You can read the DCZID_EL0 register, which will tell you both (a) whether it's permitted to use DC ZVA and (b) the size of the cache line affected. A big.Little system will always report the same cache line size for this purpose regardless of core -- it would be impossible to use DC ZVA reliably otherwise. (There is at least one SoC with a system integration bug where it reports different values on different cores, but the fix for this is at the Linux kernel level where the kernel can check for such errata and set the register up to trap so the kernel can fix up the reported values.)
(In reply to Julian Seward from comment #1) > The main difficulty is to know how big the cache line is. The value (and validity) is reported by the instruction "mrs reg, dczid_el0". So valgrind could add that to its configuration data for the virtual CPU. As default please use "valid, 64-bytes" (represented as 4, which is (-2 + log2(size)) ) which matches RaspberryPi3. Other choices: 1. The value reported by the host, if host and target have the same architecture. 2. A command-line option. Until more experience, the use of "dc zva," probably deserves a once-per-run information message which states the value that valgrind chooses (and the pc at which valgrind is forced to choose.)
Good point -- there's no inherent reason why valgrind would need to use the same cache line size that the host is using for DC ZVA. You can just pick an arbitrary value as long as you're consistent with the value of DCZID_EL0 you report to the guest.
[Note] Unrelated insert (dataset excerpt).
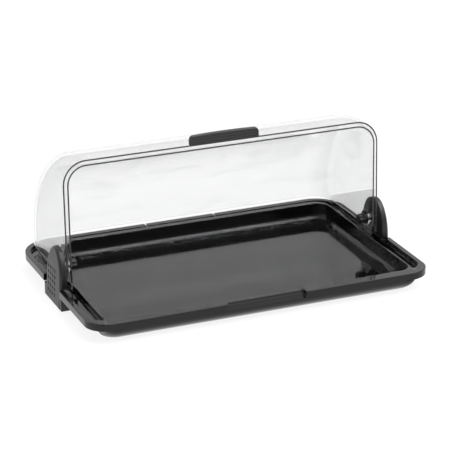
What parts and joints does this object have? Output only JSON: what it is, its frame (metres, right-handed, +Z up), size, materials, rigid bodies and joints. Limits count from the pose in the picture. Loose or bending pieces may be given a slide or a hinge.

Hi, I too am getting the complaint about the missing DC ZVA instruction on some ARM64 Android target: ==13172== Memcheck, a memory error detector ==13172== Copyright (C) 2002-2017, and GNU GPL'd, by Julian Seward et al. ==13172== Using Valgrind-3.17.0.GIT and LibVEX; rerun with -h for copyright info ==13172== Command: ... ==13172== ARM64 front end: branch_etc disInstr(arm64): unhandled instruction 0xD50B7428 disInstr(arm64): 1101'0101 0000'1011 0111'0100 0010'1000 ==13172== valgrind: Unrecognised instruction at address 0x4077500. ==13172== at 0x4077500: __dl_memset (in /system/bin/linker64) ... And objdump says: ... 77500: d50b7428 dc zva, x8 77504: d50b7429 dc zva, x9 ... Any chance this can be added? Thanks, Antonio
BTW in my case the unhandled instruction was in an optimized version of memset, I was able to revert to a non-optimized version and progress further in my debugging session. I am mentioning this because looking up optimized version of memset could give a hint about how to make a reproducible test case.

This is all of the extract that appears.